I would have given this book a five-star rating if the author had kept her writing to observations about Afghan society. In fact, I was raving about this book to several friends before the author changed course. Despite the excellent quality of most of the book, I can only give her 3 stars due to the false “scientific” conclusions she insists upon delivering to her readers.
Imagine then, an entire society (viewed by the West as extremely conservative and primitive) that permits and encourages girls to be raised as boys—only until puberty. This is the cultural secret that Award-winning Swedish author Jenny Nordberg reveals. The book is the result of her documentary and five years’ worth of research and reporting.
Nordberg explains how Afghan culture’s roots stem from Zoroastrianism and a patriarchal society. Girls here are commodities to be sold and bartered. The higher the family’s reputation, the greater the value placed upon the female and her bride price (paid to the father by the groom’s family). Should anything happen to tarnish her (and her family’s) reputation, her value plummets. Keeping their ‘gold’ protected and virtually under lock and key is how the society operates.
Nordberg discusses patriarchy in other countries, but focuses on Afghanistan and how it deals with the differences of sex and gender, freedom and privilege, and captivity and slavery. She has divided her book into four distinct parts: Boys; Youth; Men, Mothers; and Fathers.
In a society where only males have rights, it is easy to understand why girls embrace being raised as boys. The problem exists though, that, some girls refuse to accept their traditional societal roles, transitioning from being thought of and treated as males to those of the weaker, subservient females.
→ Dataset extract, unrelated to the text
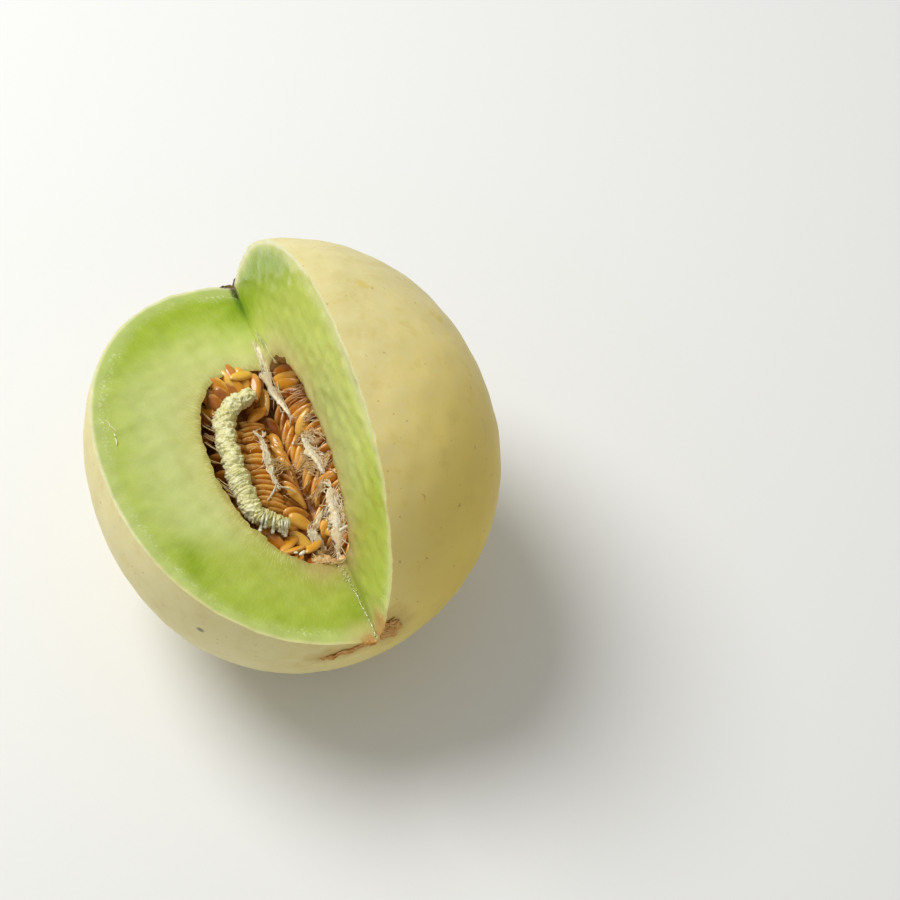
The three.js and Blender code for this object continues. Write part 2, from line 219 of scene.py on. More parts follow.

Afghans find convenience in changing girls to boys. In some instances, it is seen as a talisman; the next child born will be a boy if preceded by a girl ( because ‘she’ is a ‘he’—a bacha posh). Sometimes, with no sons, a bacha posh can fill such a role. ‘He’ can work to support the family, or escort the females safely through the streets. (Remember, the girls’ honor must always be protected and maintained.) Bacha posh are found in the army and serving in the police, too.
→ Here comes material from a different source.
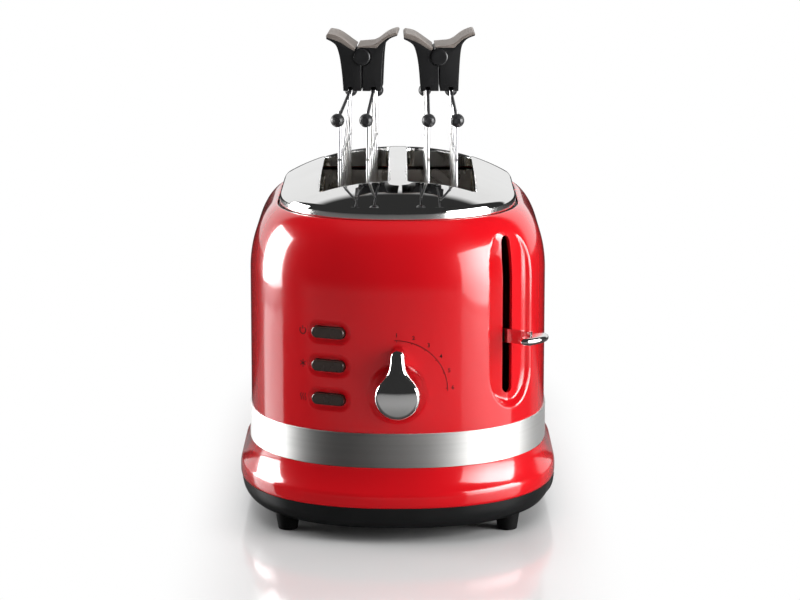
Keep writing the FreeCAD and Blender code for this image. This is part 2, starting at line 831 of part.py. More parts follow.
knuckle_spans = {"outer": [(grip_front_y, -14.0), (2.0, 8.0)], "inner": [(-14.0, 2.0), (8.0, grip_rear_y)]}


def rest_arms(lean):
    """Coated wires that reach from the grip to a ball beyond each end of the slot."""
    solids = []
    for y_ball, y_grip in ((ball_front_y, grip_front_y + 5.0), (ball_rear_y, grip_rear_y - 5.0)):
        foot_point = (-cage_half_gap, local_y(y_ball), ball_z)
        root_point = (-6.8 + lean, local_y(y_grip), grip_bottom_z + 0.6)
        top_point = (-6.8 + lean, local_y(y_grip), grip_bottom_z + 7.0)
        wire = [rod(foot_point, root_point, arm_wire), ball(root_point, arm_wire),
                rod(root_point, top_point, arm_wire), ball(foot_point, ball_radius)]
        solids.append(fuse(wire))
    return Part.makeCompound(solids)


def knuckle(span, growth, radius):
    """Cylinder round the pivot over one span of the grip's length, longer by growth at each end."""
    return rod((0, local_y(span[0]) - growth, pivot_z), (0, local_y(span[1]) + growth, pivot_z), radius)


def tong_grip(kind, half, lean):
    """One grip half with its share of the knuckles round the pivot."""
    other = "inner" if half == "outer" else "outer"
    grip = extruded(grip_outline(kind), local_y(grip_front_y), local_y(grip_rear_y))
    for span in knuckle_spans[half]:
        grip = grip.fuse(knuckle(span, -0.1, knuckle_radius))
    for span in knuckle_spans[other]:
        grip = grip.cut(knuckle(span, 0.25, knuckle_radius + knuckle_fit))
    bore = pivot_pin_radius + (0.0 if half == "outer" else 0.06)
    grip = grip.cut(rod((0, -40, pivot_z), (0, 40, pivot_z), bore))
    grip.translate(V(lean, 0, 0))
    return grip


def tong_pin(lean):
    """Pivot pin with a round head at each end of the grip."""
    front, rear = local_y(grip_front_y) - 0.1, local_y(grip_rear_y) + 0.1
    pin = fuse([rod((0, front, pivot_z), (0, rear, pivot_z), pivot_pin_radius),
                rod((0, front - 1.0, pivot_z), (0, front, pivot_z), pin_head_radius),
                rod((0, rear, pivot_z), (0, rear + 1.0, pivot_z), pin_head_radius)])
    pin.translate(V(lean, 0, 0))
    return pin


def tong_cage(lean):
    """Wire grid of one jaw, with a short foot on each upright that holds the sandwich."""
    x = -cage_half_gap
    first, last = local_y(cage_ys[0]), local_y(cage_ys[-1])
    wires = []
    for k, y_row in enumerate(cage_ys):
        y = local_y(y_row)
        top = arm_height_at(y_row) if k in (0, len(cage_ys) - 1) else cage_high_z
        wires.append(rod((x, y, cage_low_z + cage_wire), (x, y, top), cage_wire))
        wires.append(ball((x, y, cage_low_z + cage_wire), cage_wire))
        wires.append(rod((x, y, cage_low_z + cage_wire), (x + 5.6, y, cage_low_z + cage_wire), cage_wire))
    for y_row in hanger_ys:
        y = local_y(y_row)
        wires.append(rod((x, y, cage_high_z), (x + 1.4 + lean, y, grip_bottom_z + 6.0), 0.8 * cage_wire))
    for z in (cage_low_z + cage_wire, 108.0, 143.0, 178.0, cage_high_z):
        wires.append(rod((x, first - 1.6, z), (x, last + 1.6, z), cage_wire))
    return fuse(wires)


def arm_height_at(y_row):
    """Height of the rest arm's axis above a cage upright."""
    y_ball, y_grip = (ball_front_y, grip_front_y + 5.0) if y_row < 0 else (ball_rear_y, grip_rear_y - 5.0)
    share = (y_row - y_ball) / (y_grip - y_ball)
    return ball_z + share * (grip_bottom_z + 0.6 - ball_z)


def tong_pad(kind):
    pad = extruded(pad_outline(kind), local_y(grip_front_y), local_y(grip_rear_y))
    return pad.cut(rod((0, -40, pivot_z), (0, 40, pivot_z), knuckle_radius + knuckle_fit))


def build_tong(side_name):
    side = -1 if side_name == "left" else 1
    place = tong_place(side_name)
    for half in ("outer", "inner"):
        flip = (half == "outer") != (side < 0)
        lean = tong_lean[side_name] * (-1 if flip else 1)
        kind = "right" if flip else "left"
        pad = tong_pad(kind)
        pad.translate(V(lean, 0, 0))
        arms = rest_arms(lean)
        cage = tong_cage(lean).cut(arms)
        grip = tong_grip(kind, half, lean).cut(arms).cut(cage)
        pieces = {"grip": grip, "pad": pad, "cage": cage, "rests": arms}
        for name, shape in pieces.items():
            if flip:
                shape = mirrored(shape)
            shape.Placement = place.multiply(shape.Placement)
            save("_".join((side_name, "tong", half, name)), shape)
    pin = tong_pin(tong_lean[side_name])
    pin.Placement = place.multiply(pin.Placement)
    save(side_name + "_tong_pin", pin)


save("base_tray", base_tray())
save("feet", feet())
save("screws", screws())
save("skirt", skirt())
save("body_shell", body_shell())
save("metal_band", metal_band())
save("chrome_top", chrome_top())
save("top_gasket", top_gasket())
save("front_chassis", front_chassis())
save("rear_chassis", rear_chassis())
save("left_heat_shield", heat_shield(-1))
save("right_heat_shield", heat_shield(1))
save("heater_boards", heater_boards())
save("heating_wires", heating_wires())
save("left_bread_guards", bread_guards(-1))
save("right_bread_guards", bread_guards(1))
save("guide_rods", guide_rods())
save("electromagnet", electromagnet())
save("circuit_board", circuit_board())
save("potentiometer", potentiometer())
save("button_guide", button_guide())
save("button_switches", button_switches())
save("terminal_block", terminal_block())
save("cord_inlet", cord_inlet())
save("carriage_plate", carriage_plate())
save("left_bread_rack", bread_rack(-1))
save("right_bread_rack", bread_rack(1))
save("lever_arm", lever_arm())
save("lever_handle", lever_handle())
save("latch_plate", latch_plate())
save("return_spring", return_spring())
save("browning_knob", browning_knob())
save("knob_shaft", knob_shaft())
for button_name, button_z in button_heights.items():
    save("button_" + button_name, button(button_z))
save("crumb_tray", crumb_tray())
save("tray_handle", tray_handle())
for tong_side in ("left", "right"):
    build_tong(tong_side)
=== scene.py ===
import json
import math

import bmesh
import bpy
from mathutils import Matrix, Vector
from mathutils.geometry import delaunay_2d_cdt


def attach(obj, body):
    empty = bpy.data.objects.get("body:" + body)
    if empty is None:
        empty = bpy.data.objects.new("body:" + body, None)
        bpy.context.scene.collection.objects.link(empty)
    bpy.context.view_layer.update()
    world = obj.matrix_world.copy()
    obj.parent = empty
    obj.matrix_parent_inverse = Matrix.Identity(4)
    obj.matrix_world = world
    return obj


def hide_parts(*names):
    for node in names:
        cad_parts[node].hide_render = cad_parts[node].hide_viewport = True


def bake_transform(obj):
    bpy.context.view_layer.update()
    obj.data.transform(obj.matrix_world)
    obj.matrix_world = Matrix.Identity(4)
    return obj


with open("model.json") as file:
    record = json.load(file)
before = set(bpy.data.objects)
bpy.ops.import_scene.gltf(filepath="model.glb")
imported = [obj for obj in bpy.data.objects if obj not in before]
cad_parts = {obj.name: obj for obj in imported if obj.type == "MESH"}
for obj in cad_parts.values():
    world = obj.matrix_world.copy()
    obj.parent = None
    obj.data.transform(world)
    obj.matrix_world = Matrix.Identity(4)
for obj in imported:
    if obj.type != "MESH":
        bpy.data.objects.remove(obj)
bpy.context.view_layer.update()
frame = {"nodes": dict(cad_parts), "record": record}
nodes = frame["nodes"]
mm = 0.001
print("frame loaded:", len(nodes), "nodes")


# small helpers for meshes

def addObject(name, data):
    piece = bpy.data.objects.new(name, data)
    bpy.context.scene.collection.objects.link(piece)
    return piece


def addMesh(name, points, faces, edges=()):  # points are in millimetres
    mesh = bpy.data.meshes.new(name)
    mesh.from_pydata([(x * mm, y * mm, z * mm) for x, y, z in points], edges, faces)
    return addObject(name, mesh)


def bakeModifiers(piece):
    graph = bpy.context.evaluated_depsgraph_get()
    mesh = bpy.data.meshes.new_from_object(piece.evaluated_get(graph))
    piece.modifiers.clear()
    piece.data = mesh


def smoothUpTo(piece, degrees):
    piece.data.shade_smooth()
    piece.data.set_sharp_from_angle(angle=math.radians(degrees))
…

Girls living as bacha posh—literally, ‘dressed up like a boy’ are explored in detail. Are their psyches harmed when raised as the gender they are not? Does society really accept bacha posh as true males—even when they are known to have been born as females? Why would a bacha posh want to relinquish privileged status to be relegated to one of chattel? Do mothers want this for their daughters? How can a country’s people claim to want to be modern when its females’ lives are chained to a past more like the Middle Ages?
Nordberg deftly reports how Afghanistan handles its bacha posh by intimately sharing the lives of four women. They include a member of the parliament and turning her fourth daughter into a boy; a tomboy who defies her parents, refusing their attempts to turn her back into a girl; a woman with three daughters who lived for two decades as a man; and an undercover female police officer.
It is only through her thorough understanding and appreciation of the culture that, she helps us grasp the perplexities of the bocha posh. Jenny Nordberg helps the reader to fathom not only the lack of womens’ rights, but the history and machinations of this ancient civilization and its impact in modern times.